◆ WORK INSTRUCTIONS ◆
Keep every line where the word "More" appears; drop the rest.

◆ RAW RECORDS ◆

::::

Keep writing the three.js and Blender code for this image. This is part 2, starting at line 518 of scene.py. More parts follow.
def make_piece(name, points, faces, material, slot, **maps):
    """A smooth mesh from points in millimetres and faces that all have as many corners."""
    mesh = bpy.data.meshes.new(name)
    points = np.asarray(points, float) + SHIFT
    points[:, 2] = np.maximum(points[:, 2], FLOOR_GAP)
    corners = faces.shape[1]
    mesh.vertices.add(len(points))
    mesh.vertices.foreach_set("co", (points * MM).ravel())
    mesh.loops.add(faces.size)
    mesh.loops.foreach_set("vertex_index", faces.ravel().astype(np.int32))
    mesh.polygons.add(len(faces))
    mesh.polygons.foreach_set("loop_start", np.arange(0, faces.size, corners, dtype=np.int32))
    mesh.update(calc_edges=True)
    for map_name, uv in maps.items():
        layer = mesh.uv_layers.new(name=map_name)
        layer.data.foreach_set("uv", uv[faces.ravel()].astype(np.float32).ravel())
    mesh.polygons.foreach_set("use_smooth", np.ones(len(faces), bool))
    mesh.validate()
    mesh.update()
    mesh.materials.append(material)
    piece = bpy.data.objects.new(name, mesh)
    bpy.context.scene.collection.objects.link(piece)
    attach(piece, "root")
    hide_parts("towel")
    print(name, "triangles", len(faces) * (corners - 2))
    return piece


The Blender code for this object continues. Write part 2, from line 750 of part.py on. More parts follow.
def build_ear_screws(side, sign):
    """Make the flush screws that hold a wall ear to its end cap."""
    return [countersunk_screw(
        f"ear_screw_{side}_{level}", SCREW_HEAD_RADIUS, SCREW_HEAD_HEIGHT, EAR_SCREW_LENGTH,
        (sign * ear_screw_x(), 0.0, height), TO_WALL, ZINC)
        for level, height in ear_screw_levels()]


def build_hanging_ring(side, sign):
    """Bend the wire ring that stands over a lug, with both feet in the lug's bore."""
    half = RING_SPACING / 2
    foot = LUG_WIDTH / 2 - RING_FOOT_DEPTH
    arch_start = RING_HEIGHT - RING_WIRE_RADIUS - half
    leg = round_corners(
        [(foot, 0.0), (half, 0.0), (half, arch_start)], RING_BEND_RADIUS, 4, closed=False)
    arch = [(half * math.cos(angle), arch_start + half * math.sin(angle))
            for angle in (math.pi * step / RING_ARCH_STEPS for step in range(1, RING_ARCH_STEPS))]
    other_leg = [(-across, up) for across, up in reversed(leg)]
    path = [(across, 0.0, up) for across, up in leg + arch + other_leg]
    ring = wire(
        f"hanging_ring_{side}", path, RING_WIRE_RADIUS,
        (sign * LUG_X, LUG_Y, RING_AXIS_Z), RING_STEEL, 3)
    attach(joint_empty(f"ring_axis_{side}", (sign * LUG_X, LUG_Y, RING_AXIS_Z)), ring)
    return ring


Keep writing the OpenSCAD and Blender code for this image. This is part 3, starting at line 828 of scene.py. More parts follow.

::::

◆ RESULT OF THE EXERCISE ◆
Keep writing the three.js and Blender code for this image. This is part 2, starting at line 518 of scene.py. More parts follow.
The Blender code for this object continues. Write part 2, from line 750 of part.py on. More parts follow.
Keep writing the OpenSCAD and Blender code for this image. This is part 3, starting at line 828 of scene.py. More parts follow.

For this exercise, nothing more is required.